# [EXERCISE OBJECTIVE]
All of the material below is to be repeated exactly.
# START OF RECORDS FOR THIS TASK
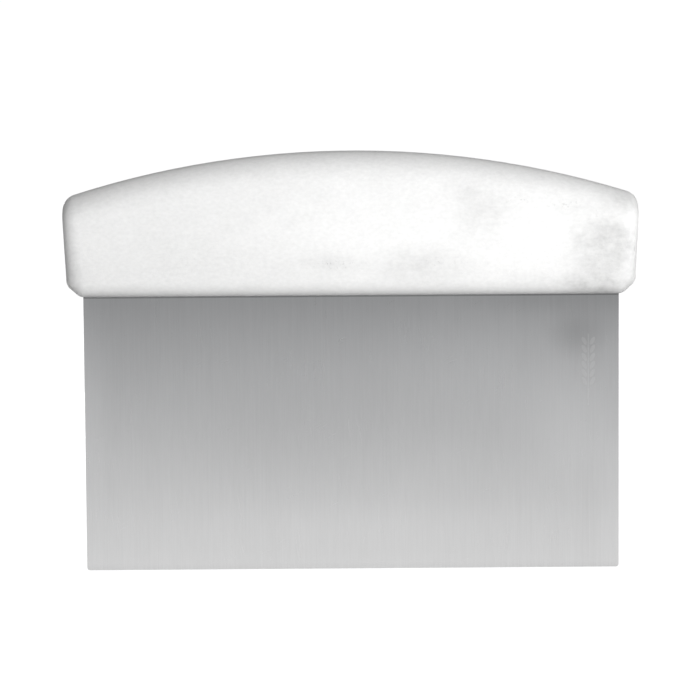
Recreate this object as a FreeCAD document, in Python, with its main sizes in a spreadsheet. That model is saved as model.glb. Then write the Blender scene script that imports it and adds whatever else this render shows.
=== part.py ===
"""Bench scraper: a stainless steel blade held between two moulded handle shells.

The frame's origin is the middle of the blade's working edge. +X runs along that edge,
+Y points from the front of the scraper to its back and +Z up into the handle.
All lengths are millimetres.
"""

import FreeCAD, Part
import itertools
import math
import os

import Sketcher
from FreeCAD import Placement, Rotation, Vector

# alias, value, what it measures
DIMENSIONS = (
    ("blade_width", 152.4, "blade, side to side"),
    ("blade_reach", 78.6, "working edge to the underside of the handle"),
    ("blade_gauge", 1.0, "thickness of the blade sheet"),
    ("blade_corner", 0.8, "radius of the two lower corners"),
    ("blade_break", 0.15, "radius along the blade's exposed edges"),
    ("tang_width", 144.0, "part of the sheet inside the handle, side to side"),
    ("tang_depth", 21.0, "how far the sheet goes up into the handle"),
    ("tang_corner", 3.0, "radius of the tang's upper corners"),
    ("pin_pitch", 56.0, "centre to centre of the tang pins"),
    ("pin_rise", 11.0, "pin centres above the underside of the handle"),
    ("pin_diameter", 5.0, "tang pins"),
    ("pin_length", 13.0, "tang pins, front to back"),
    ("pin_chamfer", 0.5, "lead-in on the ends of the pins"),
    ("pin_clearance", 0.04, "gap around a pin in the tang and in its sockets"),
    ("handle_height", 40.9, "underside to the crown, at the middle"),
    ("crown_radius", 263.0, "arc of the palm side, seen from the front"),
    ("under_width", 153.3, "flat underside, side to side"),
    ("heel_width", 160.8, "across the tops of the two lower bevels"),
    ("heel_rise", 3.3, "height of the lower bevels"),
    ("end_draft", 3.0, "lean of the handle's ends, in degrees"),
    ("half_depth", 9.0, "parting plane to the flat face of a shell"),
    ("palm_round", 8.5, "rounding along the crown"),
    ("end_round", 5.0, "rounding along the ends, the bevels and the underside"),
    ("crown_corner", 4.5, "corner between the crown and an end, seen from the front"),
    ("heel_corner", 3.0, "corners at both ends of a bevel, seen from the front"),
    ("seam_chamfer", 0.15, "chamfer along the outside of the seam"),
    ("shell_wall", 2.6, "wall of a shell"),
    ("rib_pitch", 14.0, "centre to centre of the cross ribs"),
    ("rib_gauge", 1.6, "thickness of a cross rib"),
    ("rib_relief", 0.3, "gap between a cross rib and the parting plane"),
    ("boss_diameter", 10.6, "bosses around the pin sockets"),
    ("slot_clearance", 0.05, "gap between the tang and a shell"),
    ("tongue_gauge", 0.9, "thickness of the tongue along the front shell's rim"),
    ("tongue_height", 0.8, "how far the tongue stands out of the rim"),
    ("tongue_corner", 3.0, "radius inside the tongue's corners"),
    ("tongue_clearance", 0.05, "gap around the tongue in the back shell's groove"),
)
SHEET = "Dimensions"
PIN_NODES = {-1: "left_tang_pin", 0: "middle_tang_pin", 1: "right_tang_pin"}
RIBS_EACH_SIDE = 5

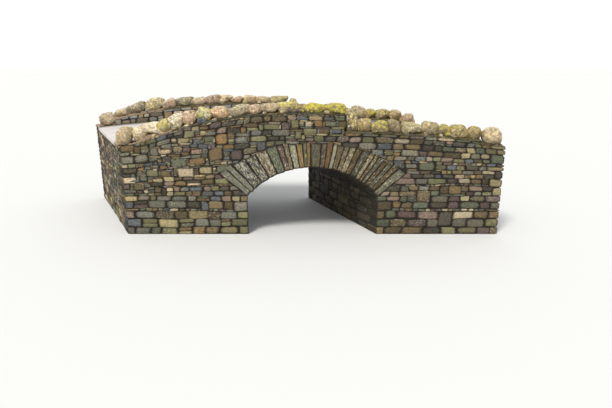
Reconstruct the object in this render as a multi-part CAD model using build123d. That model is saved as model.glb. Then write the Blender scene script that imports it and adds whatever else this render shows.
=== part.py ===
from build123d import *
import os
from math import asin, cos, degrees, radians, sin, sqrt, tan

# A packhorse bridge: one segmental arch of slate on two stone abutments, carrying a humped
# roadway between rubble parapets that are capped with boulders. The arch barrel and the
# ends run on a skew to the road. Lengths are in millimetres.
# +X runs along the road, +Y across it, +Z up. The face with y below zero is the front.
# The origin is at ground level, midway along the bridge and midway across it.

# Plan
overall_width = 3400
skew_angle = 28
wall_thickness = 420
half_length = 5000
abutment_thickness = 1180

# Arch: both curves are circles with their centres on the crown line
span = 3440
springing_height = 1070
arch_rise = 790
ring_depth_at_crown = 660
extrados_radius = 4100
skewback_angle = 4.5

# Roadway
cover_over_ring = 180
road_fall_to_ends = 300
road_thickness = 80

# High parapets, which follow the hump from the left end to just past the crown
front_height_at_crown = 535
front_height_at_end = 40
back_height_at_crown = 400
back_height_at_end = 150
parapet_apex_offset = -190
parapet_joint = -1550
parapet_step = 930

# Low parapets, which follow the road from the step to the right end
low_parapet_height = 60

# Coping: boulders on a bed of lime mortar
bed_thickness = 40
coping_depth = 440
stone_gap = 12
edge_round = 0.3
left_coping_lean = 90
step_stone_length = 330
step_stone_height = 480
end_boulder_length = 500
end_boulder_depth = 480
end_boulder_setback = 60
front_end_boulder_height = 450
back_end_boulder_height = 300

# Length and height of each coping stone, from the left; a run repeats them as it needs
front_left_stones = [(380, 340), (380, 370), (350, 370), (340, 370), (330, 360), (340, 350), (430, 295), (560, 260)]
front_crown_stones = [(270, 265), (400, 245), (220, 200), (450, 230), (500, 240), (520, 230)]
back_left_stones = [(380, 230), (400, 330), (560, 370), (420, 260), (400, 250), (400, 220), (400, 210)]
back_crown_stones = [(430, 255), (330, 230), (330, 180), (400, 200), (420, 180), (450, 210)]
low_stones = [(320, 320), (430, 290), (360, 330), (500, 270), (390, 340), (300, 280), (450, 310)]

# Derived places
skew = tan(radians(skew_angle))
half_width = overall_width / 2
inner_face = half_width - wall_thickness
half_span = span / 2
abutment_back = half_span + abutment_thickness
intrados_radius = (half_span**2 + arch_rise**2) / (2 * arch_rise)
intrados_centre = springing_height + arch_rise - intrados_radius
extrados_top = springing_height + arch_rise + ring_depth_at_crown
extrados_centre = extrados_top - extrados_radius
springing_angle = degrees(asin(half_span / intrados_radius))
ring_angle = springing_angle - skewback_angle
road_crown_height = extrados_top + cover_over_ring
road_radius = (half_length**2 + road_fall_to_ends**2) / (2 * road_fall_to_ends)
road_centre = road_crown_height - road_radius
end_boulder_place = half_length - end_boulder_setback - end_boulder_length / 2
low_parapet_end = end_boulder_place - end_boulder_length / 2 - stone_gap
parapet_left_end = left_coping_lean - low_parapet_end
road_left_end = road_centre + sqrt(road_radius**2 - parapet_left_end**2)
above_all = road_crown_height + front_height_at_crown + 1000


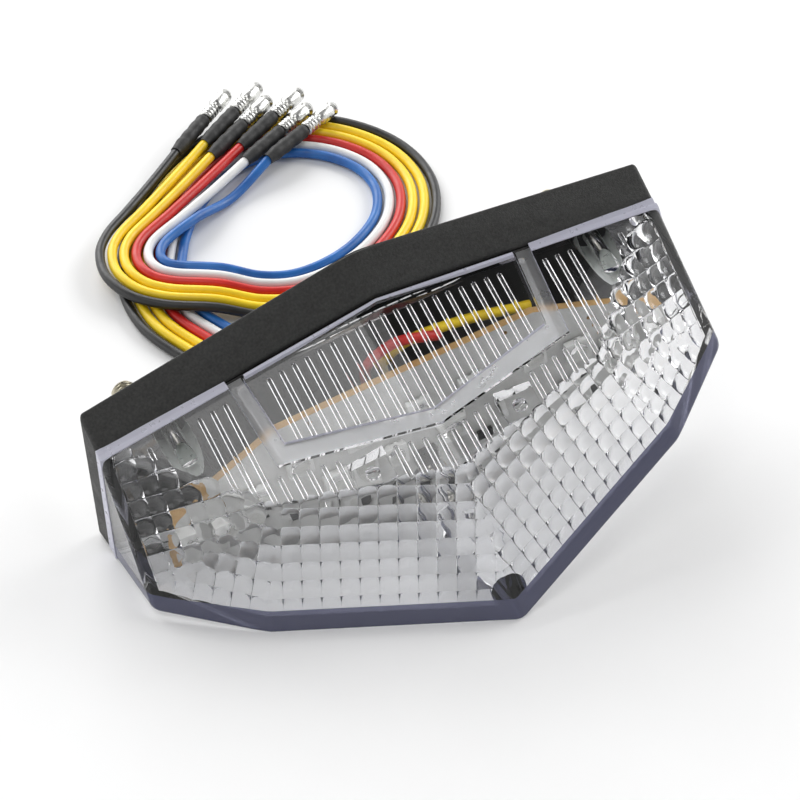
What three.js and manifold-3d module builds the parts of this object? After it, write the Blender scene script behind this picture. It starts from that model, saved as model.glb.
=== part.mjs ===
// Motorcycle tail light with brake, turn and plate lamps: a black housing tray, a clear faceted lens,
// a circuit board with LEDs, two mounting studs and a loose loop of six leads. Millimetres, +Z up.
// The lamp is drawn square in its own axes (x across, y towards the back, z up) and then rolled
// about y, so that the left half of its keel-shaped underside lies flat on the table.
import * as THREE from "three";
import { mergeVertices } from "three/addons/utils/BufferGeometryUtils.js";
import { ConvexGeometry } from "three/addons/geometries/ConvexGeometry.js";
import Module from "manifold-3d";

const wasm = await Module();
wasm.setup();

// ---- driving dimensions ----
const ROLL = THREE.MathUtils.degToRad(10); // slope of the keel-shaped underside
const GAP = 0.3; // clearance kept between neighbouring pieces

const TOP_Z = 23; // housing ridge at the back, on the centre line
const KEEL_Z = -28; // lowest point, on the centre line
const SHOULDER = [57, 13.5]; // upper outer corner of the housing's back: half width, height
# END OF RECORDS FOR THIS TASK
# [EXPECTED ANSWER]
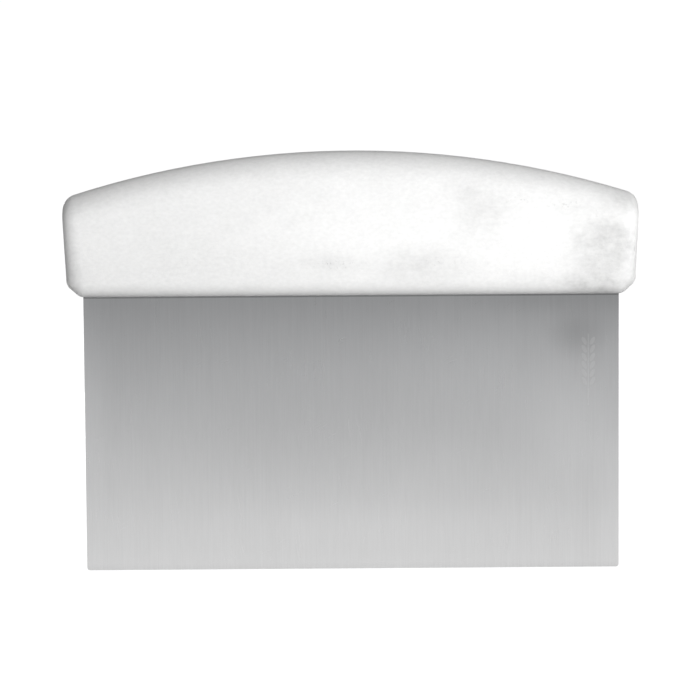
Recreate this object as a FreeCAD document, in Python, with its main sizes in a spreadsheet. That model is saved as model.glb. Then write the Blender scene script that imports it and adds whatever else this render shows.
=== part.py ===
"""Bench scraper: a stainless steel blade held between two moulded handle shells.

The frame's origin is the middle of the blade's working edge. +X runs along that edge,
+Y points from the front of the scraper to its back and +Z up into the handle.
All lengths are millimetres.
"""

import FreeCAD, Part
import itertools
import math
import os

import Sketcher
from FreeCAD import Placement, Rotation, Vector

# alias, value, what it measures
DIMENSIONS = (
    ("blade_width", 152.4, "blade, side to side"),
    ("blade_reach", 78.6, "working edge to the underside of the handle"),
    ("blade_gauge", 1.0, "thickness of the blade sheet"),
    ("blade_corner", 0.8, "radius of the two lower corners"),
    ("blade_break", 0.15, "radius along the blade's exposed edges"),
    ("tang_width", 144.0, "part of the sheet inside the handle, side to side"),
    ("tang_depth", 21.0, "how far the sheet goes up into the handle"),
    ("tang_corner", 3.0, "radius of the tang's upper corners"),
    ("pin_pitch", 56.0, "centre to centre of the tang pins"),
    ("pin_rise", 11.0, "pin centres above the underside of the handle"),
    ("pin_diameter", 5.0, "tang pins"),
    ("pin_length", 13.0, "tang pins, front to back"),
    ("pin_chamfer", 0.5, "lead-in on the ends of the pins"),
    ("pin_clearance", 0.04, "gap around a pin in the tang and in its sockets"),
    ("handle_height", 40.9, "underside to the crown, at the middle"),
    ("crown_radius", 263.0, "arc of the palm side, seen from the front"),
    ("under_width", 153.3, "flat underside, side to side"),
    ("heel_width", 160.8, "across the tops of the two lower bevels"),
    ("heel_rise", 3.3, "height of the lower bevels"),
    ("end_draft", 3.0, "lean of the handle's ends, in degrees"),
    ("half_depth", 9.0, "parting plane to the flat face of a shell"),
    ("palm_round", 8.5, "rounding along the crown"),
    ("end_round", 5.0, "rounding along the ends, the bevels and the underside"),
    ("crown_corner", 4.5, "corner between the crown and an end, seen from the front"),
    ("heel_corner", 3.0, "corners at both ends of a bevel, seen from the front"),
    ("seam_chamfer", 0.15, "chamfer along the outside of the seam"),
    ("shell_wall", 2.6, "wall of a shell"),
    ("rib_pitch", 14.0, "centre to centre of the cross ribs"),
    ("rib_gauge", 1.6, "thickness of a cross rib"),
    ("rib_relief", 0.3, "gap between a cross rib and the parting plane"),
    ("boss_diameter", 10.6, "bosses around the pin sockets"),
    ("slot_clearance", 0.05, "gap between the tang and a shell"),
    ("tongue_gauge", 0.9, "thickness of the tongue along the front shell's rim"),
    ("tongue_height", 0.8, "how far the tongue stands out of the rim"),
    ("tongue_corner", 3.0, "radius inside the tongue's corners"),
    ("tongue_clearance", 0.05, "gap around the tongue in the back shell's groove"),
)
SHEET = "Dimensions"
PIN_NODES = {-1: "left_tang_pin", 0: "middle_tang_pin", 1: "right_tang_pin"}
RIBS_EACH_SIDE = 5

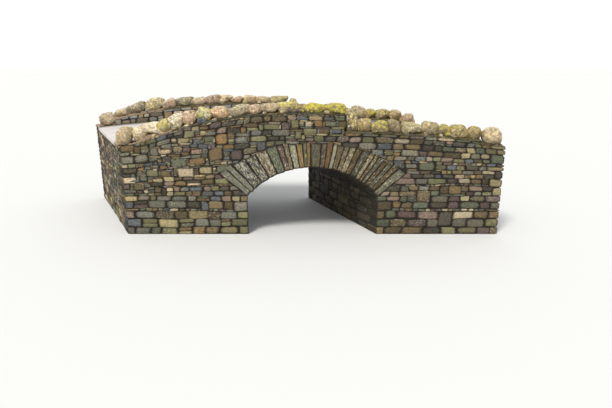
Reconstruct the object in this render as a multi-part CAD model using build123d. That model is saved as model.glb. Then write the Blender scene script that imports it and adds whatever else this render shows.
=== part.py ===
from build123d import *
import os
from math import asin, cos, degrees, radians, sin, sqrt, tan

# A packhorse bridge: one segmental arch of slate on two stone abutments, carrying a humped
# roadway between rubble parapets that are capped with boulders. The arch barrel and the
# ends run on a skew to the road. Lengths are in millimetres.
# +X runs along the road, +Y across it, +Z up. The face with y below zero is the front.
# The origin is at ground level, midway along the bridge and midway across it.

# Plan
overall_width = 3400
skew_angle = 28
wall_thickness = 420
half_length = 5000
abutment_thickness = 1180

# Arch: both curves are circles with their centres on the crown line
span = 3440
springing_height = 1070
arch_rise = 790
ring_depth_at_crown = 660
extrados_radius = 4100
skewback_angle = 4.5

# Roadway
cover_over_ring = 180
road_fall_to_ends = 300
road_thickness = 80

# High parapets, which follow the hump from the left end to just past the crown
front_height_at_crown = 535
front_height_at_end = 40
back_height_at_crown = 400
back_height_at_end = 150
parapet_apex_offset = -190
parapet_joint = -1550
parapet_step = 930

# Low parapets, which follow the road from the step to the right end
low_parapet_height = 60

# Coping: boulders on a bed of lime mortar
bed_thickness = 40
coping_depth = 440
stone_gap = 12
edge_round = 0.3
left_coping_lean = 90
step_stone_length = 330
step_stone_height = 480
end_boulder_length = 500
end_boulder_depth = 480
end_boulder_setback = 60
front_end_boulder_height = 450
back_end_boulder_height = 300

# Length and height of each coping stone, from the left; a run repeats them as it needs
front_left_stones = [(380, 340), (380, 370), (350, 370), (340, 370), (330, 360), (340, 350), (430, 295), (560, 260)]
front_crown_stones = [(270, 265), (400, 245), (220, 200), (450, 230), (500, 240), (520, 230)]
back_left_stones = [(380, 230), (400, 330), (560, 370), (420, 260), (400, 250), (400, 220), (400, 210)]
back_crown_stones = [(430, 255), (330, 230), (330, 180), (400, 200), (420, 180), (450, 210)]
low_stones = [(320, 320), (430, 290), (360, 330), (500, 270), (390, 340), (300, 280), (450, 310)]

# Derived places
skew = tan(radians(skew_angle))
half_width = overall_width / 2
inner_face = half_width - wall_thickness
half_span = span / 2
abutment_back = half_span + abutment_thickness
intrados_radius = (half_span**2 + arch_rise**2) / (2 * arch_rise)
intrados_centre = springing_height + arch_rise - intrados_radius
extrados_top = springing_height + arch_rise + ring_depth_at_crown
extrados_centre = extrados_top - extrados_radius
springing_angle = degrees(asin(half_span / intrados_radius))
ring_angle = springing_angle - skewback_angle
road_crown_height = extrados_top + cover_over_ring
road_radius = (half_length**2 + road_fall_to_ends**2) / (2 * road_fall_to_ends)
road_centre = road_crown_height - road_radius
end_boulder_place = half_length - end_boulder_setback - end_boulder_length / 2
low_parapet_end = end_boulder_place - end_boulder_length / 2 - stone_gap
parapet_left_end = left_coping_lean - low_parapet_end
road_left_end = road_centre + sqrt(road_radius**2 - parapet_left_end**2)
above_all = road_crown_height + front_height_at_crown + 1000


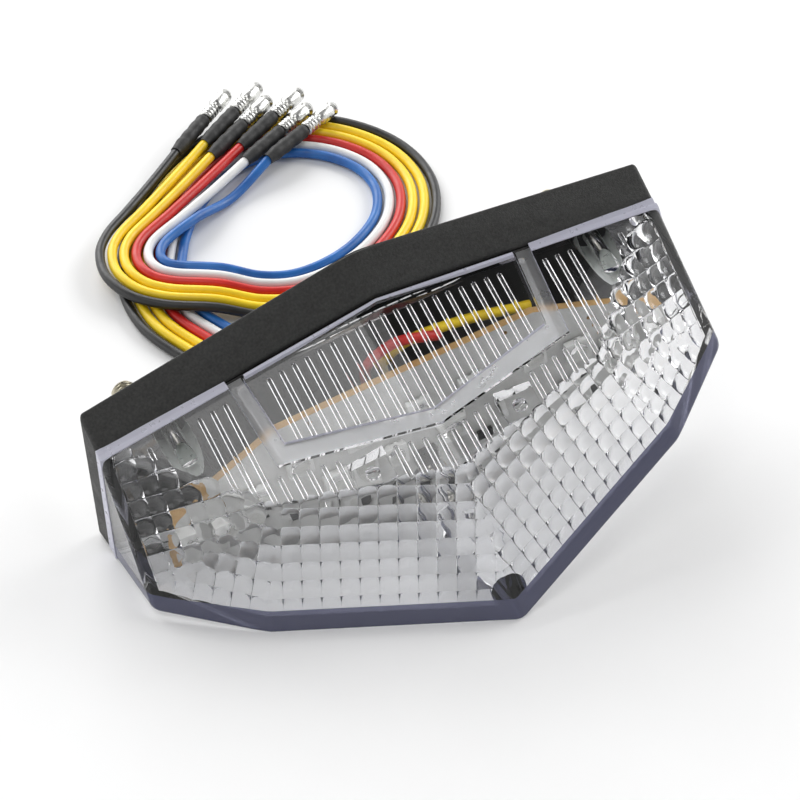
What three.js and manifold-3d module builds the parts of this object? After it, write the Blender scene script behind this picture. It starts from that model, saved as model.glb.
=== part.mjs ===
// Motorcycle tail light with brake, turn and plate lamps: a black housing tray, a clear faceted lens,
// a circuit board with LEDs, two mounting studs and a loose loop of six leads. Millimetres, +Z up.
// The lamp is drawn square in its own axes (x across, y towards the back, z up) and then rolled
// about y, so that the left half of its keel-shaped underside lies flat on the table.
import * as THREE from "three";
import { mergeVertices } from "three/addons/utils/BufferGeometryUtils.js";
import { ConvexGeometry } from "three/addons/geometries/ConvexGeometry.js";
import Module from "manifold-3d";

const wasm = await Module();
wasm.setup();

// ---- driving dimensions ----
const ROLL = THREE.MathUtils.degToRad(10); // slope of the keel-shaped underside
const GAP = 0.3; // clearance kept between neighbouring pieces

const TOP_Z = 23; // housing ridge at the back, on the centre line
const KEEL_Z = -28; // lowest point, on the centre line
const SHOULDER = [57, 13.5]; // upper outer corner of the housing's back: half width, height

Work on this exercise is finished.